== Stated exercise ==
Tally the lines containing the word "materials" and give the total alone.

== Record excerpts ==
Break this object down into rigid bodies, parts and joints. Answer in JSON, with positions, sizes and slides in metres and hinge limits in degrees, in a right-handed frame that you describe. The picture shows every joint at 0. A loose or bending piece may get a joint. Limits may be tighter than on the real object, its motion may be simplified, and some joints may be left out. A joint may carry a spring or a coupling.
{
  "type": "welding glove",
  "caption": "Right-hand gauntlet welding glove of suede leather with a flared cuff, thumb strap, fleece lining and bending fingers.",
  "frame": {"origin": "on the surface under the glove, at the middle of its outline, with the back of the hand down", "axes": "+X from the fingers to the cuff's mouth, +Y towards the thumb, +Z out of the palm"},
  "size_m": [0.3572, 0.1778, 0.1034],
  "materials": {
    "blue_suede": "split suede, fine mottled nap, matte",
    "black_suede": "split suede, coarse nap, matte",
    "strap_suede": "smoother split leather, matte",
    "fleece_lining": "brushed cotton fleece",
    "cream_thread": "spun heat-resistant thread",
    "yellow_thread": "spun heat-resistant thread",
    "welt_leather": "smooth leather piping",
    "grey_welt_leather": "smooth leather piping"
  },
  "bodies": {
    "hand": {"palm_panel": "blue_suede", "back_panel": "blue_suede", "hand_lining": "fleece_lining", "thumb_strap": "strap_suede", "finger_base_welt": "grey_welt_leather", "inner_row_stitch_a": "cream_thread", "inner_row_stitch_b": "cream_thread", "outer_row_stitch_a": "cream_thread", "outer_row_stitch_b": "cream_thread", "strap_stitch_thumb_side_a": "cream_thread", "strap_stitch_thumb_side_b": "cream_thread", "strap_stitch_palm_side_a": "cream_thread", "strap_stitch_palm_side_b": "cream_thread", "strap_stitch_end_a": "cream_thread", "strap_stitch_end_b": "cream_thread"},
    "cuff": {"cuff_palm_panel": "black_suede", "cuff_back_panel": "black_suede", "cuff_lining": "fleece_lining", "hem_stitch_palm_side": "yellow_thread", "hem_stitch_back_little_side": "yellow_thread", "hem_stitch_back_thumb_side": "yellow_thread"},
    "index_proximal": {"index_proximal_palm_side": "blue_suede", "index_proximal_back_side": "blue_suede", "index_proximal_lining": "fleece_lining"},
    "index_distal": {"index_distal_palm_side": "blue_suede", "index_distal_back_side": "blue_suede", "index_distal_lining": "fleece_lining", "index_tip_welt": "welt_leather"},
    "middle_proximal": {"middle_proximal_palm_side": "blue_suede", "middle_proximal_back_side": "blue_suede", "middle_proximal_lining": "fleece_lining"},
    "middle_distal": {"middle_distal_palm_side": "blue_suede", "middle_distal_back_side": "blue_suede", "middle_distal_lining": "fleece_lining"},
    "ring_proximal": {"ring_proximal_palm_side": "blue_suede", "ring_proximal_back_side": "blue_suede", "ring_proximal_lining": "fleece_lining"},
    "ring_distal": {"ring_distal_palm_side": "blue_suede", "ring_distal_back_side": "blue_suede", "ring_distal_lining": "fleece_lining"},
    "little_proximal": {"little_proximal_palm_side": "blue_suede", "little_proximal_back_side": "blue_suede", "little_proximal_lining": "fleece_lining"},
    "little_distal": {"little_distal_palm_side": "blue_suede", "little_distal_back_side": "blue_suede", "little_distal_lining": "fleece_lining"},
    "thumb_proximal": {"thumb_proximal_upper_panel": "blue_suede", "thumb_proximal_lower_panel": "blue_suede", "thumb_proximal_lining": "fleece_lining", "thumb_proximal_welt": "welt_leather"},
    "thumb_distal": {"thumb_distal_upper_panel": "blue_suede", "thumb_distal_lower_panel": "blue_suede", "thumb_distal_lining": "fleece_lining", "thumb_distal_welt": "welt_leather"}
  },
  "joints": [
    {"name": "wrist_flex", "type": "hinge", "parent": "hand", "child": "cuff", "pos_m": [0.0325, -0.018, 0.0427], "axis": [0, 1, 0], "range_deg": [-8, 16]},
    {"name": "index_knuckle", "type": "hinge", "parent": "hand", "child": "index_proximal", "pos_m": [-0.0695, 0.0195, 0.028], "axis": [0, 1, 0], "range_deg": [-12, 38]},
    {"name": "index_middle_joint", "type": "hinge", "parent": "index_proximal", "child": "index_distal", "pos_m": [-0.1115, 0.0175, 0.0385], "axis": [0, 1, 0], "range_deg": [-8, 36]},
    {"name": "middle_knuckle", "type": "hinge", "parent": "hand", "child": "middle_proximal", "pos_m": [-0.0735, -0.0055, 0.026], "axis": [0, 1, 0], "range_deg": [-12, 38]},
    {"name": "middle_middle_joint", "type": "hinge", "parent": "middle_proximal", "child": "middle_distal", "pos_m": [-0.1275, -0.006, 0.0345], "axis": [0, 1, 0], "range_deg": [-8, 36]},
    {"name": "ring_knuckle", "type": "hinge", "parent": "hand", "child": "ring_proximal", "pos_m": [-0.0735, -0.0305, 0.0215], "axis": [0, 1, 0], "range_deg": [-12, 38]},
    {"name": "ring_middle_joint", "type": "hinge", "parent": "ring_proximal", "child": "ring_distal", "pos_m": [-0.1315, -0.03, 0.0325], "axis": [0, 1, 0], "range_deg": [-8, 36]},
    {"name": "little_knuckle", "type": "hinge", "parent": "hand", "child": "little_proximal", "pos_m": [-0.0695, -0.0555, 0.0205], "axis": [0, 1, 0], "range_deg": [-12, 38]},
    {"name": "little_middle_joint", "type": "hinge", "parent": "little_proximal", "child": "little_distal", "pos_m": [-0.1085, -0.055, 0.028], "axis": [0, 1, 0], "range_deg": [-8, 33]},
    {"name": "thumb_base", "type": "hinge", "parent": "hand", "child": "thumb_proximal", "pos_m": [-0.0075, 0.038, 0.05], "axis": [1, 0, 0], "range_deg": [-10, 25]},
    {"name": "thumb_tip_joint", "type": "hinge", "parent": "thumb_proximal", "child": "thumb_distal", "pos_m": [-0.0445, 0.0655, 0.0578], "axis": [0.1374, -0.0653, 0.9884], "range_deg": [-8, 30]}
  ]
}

--

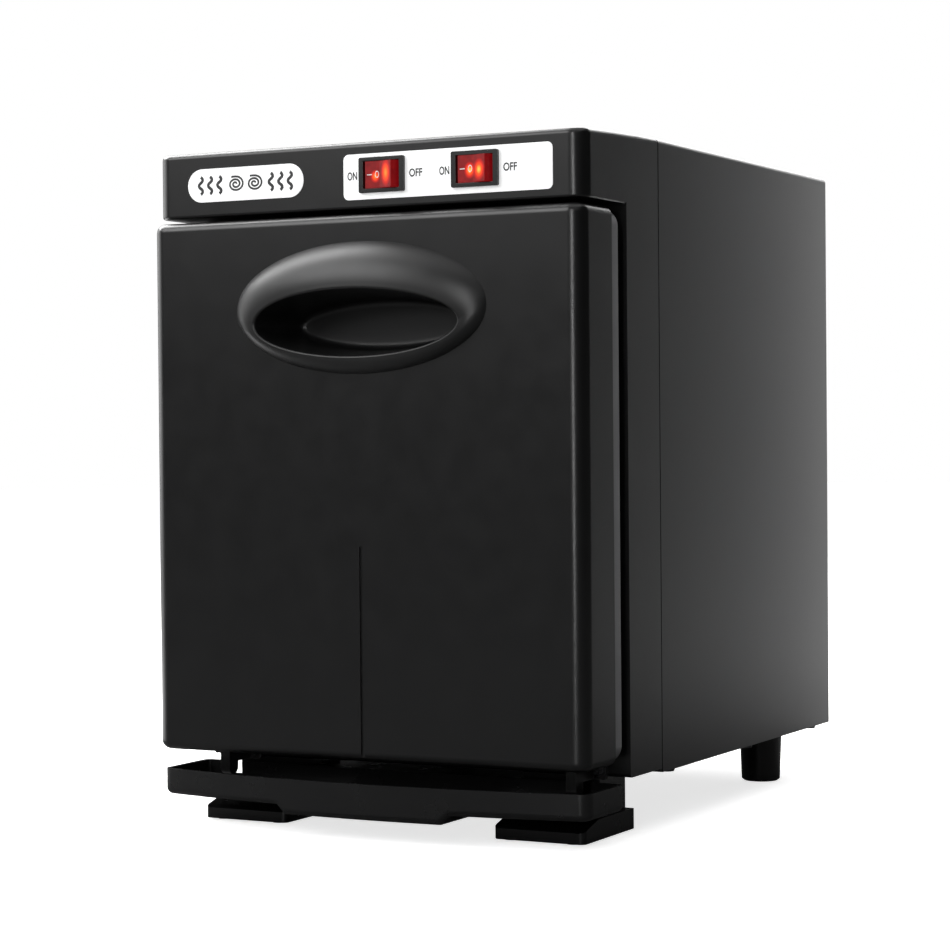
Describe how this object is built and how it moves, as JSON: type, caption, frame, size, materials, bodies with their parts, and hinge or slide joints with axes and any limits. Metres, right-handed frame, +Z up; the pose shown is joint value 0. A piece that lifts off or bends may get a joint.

== Output of the task ==
2